## Stated problem
Copy the listing below line for line, starting at its first line and ending with the line that has "HALF_VIEW, SENSOR_WIDTH = 10, 36" in it. Add nothing.
---------- Data excerpt
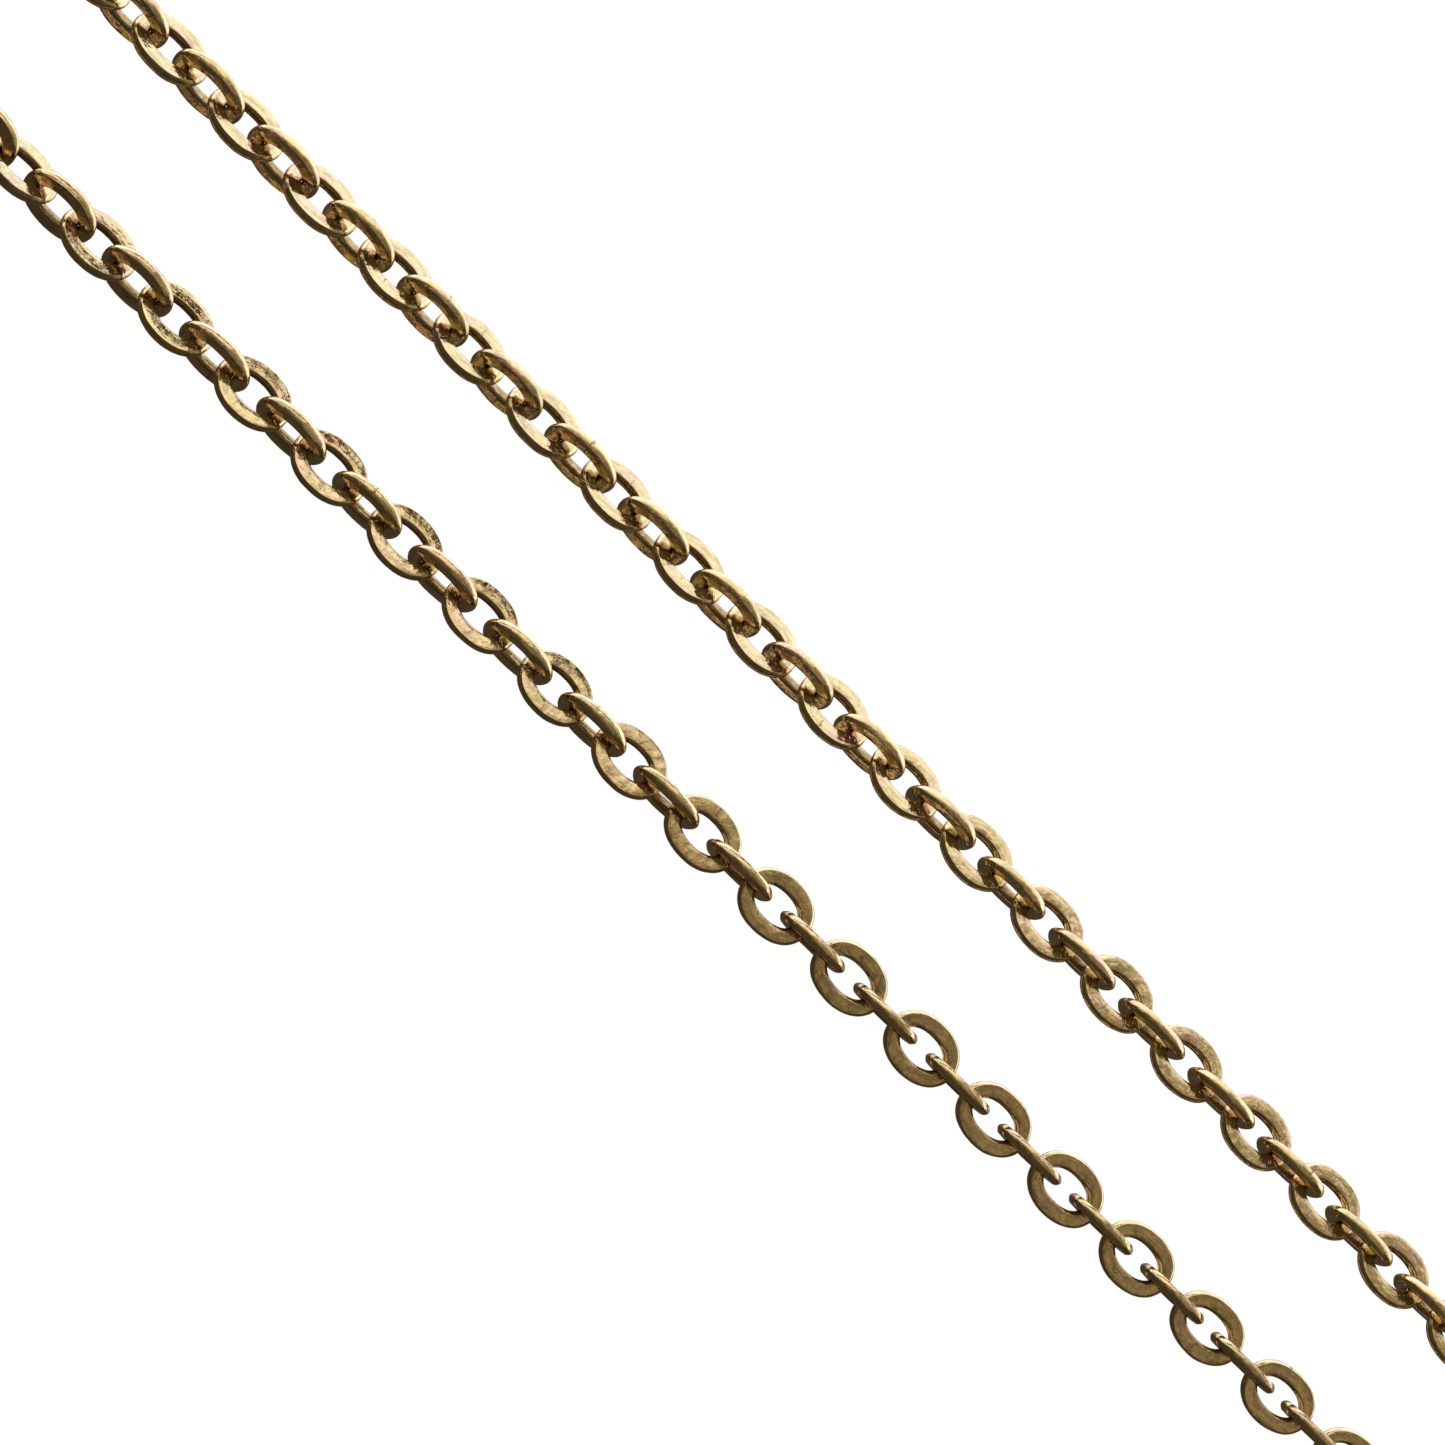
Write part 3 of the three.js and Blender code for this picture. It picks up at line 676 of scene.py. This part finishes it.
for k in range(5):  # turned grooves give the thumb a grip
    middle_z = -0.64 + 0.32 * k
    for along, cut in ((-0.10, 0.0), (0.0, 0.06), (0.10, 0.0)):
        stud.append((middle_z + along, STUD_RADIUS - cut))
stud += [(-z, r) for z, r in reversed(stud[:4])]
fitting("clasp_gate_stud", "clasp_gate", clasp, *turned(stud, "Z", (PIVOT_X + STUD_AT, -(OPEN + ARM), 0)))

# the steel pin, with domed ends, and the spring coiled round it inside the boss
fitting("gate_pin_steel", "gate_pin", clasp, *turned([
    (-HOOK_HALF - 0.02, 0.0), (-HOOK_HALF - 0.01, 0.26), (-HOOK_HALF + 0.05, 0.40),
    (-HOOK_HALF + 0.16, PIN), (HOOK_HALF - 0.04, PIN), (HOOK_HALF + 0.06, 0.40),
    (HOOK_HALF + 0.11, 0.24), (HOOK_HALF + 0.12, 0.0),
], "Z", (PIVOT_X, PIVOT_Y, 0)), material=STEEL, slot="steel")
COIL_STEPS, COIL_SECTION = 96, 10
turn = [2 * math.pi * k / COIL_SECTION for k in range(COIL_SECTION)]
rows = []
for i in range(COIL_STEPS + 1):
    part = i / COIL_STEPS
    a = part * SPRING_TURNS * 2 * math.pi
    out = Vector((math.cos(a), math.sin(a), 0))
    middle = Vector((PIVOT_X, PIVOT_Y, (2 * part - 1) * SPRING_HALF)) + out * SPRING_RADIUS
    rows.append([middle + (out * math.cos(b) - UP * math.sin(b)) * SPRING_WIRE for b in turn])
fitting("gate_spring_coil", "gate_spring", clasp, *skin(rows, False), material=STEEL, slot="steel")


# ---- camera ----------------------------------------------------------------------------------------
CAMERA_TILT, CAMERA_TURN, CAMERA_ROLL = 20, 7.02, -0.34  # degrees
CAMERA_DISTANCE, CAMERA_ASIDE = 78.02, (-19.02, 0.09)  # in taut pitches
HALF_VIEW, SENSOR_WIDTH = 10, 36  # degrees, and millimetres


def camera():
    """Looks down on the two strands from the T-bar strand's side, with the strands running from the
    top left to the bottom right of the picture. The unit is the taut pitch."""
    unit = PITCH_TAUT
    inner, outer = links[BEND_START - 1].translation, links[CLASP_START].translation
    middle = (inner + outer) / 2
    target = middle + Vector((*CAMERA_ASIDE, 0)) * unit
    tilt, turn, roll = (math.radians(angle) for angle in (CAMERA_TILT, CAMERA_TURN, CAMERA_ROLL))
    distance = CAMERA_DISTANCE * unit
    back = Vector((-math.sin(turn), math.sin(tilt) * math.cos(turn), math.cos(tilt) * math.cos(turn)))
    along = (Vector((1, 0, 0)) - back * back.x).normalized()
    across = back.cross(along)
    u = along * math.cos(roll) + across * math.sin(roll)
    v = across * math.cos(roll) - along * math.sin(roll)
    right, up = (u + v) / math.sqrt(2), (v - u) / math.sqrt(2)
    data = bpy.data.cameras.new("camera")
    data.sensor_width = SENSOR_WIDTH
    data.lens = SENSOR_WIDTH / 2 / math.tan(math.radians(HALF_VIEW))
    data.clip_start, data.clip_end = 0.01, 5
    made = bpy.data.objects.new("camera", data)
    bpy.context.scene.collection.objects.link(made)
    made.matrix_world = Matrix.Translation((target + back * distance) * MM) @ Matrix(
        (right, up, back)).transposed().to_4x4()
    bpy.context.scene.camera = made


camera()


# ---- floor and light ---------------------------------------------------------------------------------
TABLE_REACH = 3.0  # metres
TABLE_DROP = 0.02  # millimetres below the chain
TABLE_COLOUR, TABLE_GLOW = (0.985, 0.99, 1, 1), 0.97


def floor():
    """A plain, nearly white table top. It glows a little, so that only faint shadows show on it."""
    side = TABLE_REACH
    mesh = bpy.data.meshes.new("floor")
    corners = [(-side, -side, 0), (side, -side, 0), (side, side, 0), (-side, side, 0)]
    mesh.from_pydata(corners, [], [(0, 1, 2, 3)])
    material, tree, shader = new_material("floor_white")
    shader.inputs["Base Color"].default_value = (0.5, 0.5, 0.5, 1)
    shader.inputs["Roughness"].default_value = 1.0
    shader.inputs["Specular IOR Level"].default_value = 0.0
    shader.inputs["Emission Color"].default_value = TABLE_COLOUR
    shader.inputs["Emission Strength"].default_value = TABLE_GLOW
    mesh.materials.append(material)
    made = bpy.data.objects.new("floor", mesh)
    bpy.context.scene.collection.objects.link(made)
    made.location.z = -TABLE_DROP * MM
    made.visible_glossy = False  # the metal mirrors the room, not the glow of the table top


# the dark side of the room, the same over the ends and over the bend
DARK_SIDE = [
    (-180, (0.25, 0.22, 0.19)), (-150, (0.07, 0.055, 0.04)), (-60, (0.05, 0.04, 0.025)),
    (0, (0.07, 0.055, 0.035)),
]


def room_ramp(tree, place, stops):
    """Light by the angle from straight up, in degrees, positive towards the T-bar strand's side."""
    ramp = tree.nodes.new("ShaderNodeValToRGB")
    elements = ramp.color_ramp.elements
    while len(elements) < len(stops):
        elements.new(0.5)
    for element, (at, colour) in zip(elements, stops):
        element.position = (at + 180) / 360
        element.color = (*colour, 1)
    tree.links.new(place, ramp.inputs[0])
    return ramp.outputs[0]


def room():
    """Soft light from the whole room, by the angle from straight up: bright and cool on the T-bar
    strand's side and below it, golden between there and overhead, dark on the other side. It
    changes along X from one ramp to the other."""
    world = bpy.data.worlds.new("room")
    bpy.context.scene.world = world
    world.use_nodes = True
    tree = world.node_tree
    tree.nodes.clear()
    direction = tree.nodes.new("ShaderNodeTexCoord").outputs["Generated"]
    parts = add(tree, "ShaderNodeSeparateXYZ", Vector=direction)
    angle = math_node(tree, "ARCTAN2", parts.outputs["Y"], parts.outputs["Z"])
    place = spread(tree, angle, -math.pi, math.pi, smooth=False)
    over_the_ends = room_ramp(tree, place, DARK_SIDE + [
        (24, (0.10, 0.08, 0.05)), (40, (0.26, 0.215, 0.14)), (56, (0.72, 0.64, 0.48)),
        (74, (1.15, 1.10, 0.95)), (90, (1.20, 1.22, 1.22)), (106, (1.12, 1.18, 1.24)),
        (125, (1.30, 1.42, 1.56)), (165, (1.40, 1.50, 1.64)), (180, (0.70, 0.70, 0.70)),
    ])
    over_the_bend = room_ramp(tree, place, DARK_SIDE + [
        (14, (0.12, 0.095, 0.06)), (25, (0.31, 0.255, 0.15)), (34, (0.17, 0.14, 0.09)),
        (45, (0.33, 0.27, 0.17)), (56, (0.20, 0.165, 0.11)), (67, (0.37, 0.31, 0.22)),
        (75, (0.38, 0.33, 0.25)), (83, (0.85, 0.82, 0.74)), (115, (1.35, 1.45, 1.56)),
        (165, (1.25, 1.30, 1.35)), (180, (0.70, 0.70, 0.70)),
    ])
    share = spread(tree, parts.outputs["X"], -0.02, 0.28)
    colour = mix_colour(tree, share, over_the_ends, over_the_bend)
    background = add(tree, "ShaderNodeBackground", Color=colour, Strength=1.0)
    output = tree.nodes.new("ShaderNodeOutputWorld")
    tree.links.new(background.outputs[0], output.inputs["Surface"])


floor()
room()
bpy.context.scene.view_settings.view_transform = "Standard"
--------------------
## Correct response
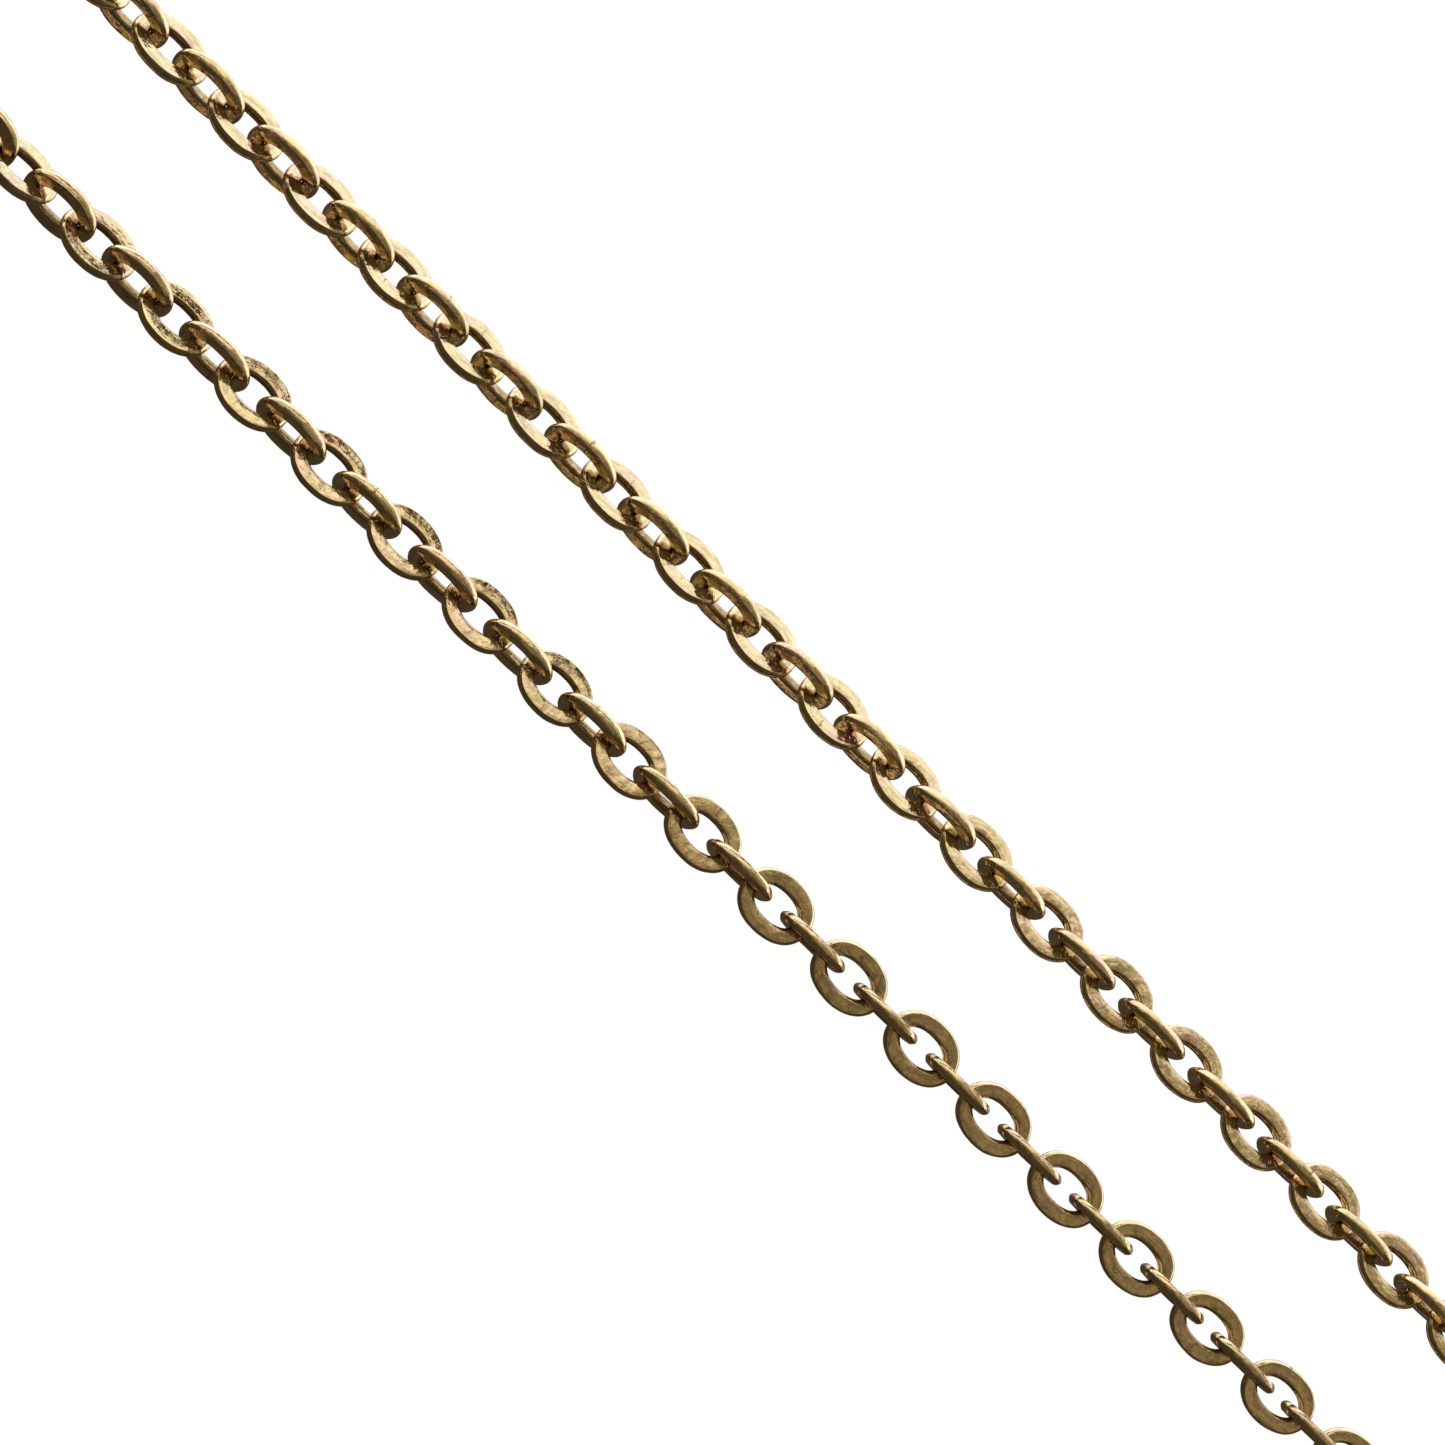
Write part 3 of the three.js and Blender code for this picture. It picks up at line 676 of scene.py. This part finishes it.
for k in range(5):  # turned grooves give the thumb a grip
    middle_z = -0.64 + 0.32 * k
    for along, cut in ((-0.10, 0.0), (0.0, 0.06), (0.10, 0.0)):
        stud.append((middle_z + along, STUD_RADIUS - cut))
stud += [(-z, r) for z, r in reversed(stud[:4])]
fitting("clasp_gate_stud", "clasp_gate", clasp, *turned(stud, "Z", (PIVOT_X + STUD_AT, -(OPEN + ARM), 0)))

# the steel pin, with domed ends, and the spring coiled round it inside the boss
fitting("gate_pin_steel", "gate_pin", clasp, *turned([
    (-HOOK_HALF - 0.02, 0.0), (-HOOK_HALF - 0.01, 0.26), (-HOOK_HALF + 0.05, 0.40),
    (-HOOK_HALF + 0.16, PIN), (HOOK_HALF - 0.04, PIN), (HOOK_HALF + 0.06, 0.40),
    (HOOK_HALF + 0.11, 0.24), (HOOK_HALF + 0.12, 0.0),
], "Z", (PIVOT_X, PIVOT_Y, 0)), material=STEEL, slot="steel")
COIL_STEPS, COIL_SECTION = 96, 10
turn = [2 * math.pi * k / COIL_SECTION for k in range(COIL_SECTION)]
rows = []
for i in range(COIL_STEPS + 1):
    part = i / COIL_STEPS
    a = part * SPRING_TURNS * 2 * math.pi
    out = Vector((math.cos(a), math.sin(a), 0))
    middle = Vector((PIVOT_X, PIVOT_Y, (2 * part - 1) * SPRING_HALF)) + out * SPRING_RADIUS
    rows.append([middle + (out * math.cos(b) - UP * math.sin(b)) * SPRING_WIRE for b in turn])
fitting("gate_spring_coil", "gate_spring", clasp, *skin(rows, False), material=STEEL, slot="steel")


# ---- camera ----------------------------------------------------------------------------------------
CAMERA_TILT, CAMERA_TURN, CAMERA_ROLL = 20, 7.02, -0.34  # degrees
CAMERA_DISTANCE, CAMERA_ASIDE = 78.02, (-19.02, 0.09)  # in taut pitches
HALF_VIEW, SENSOR_WIDTH = 10, 36  # degrees, and millimetres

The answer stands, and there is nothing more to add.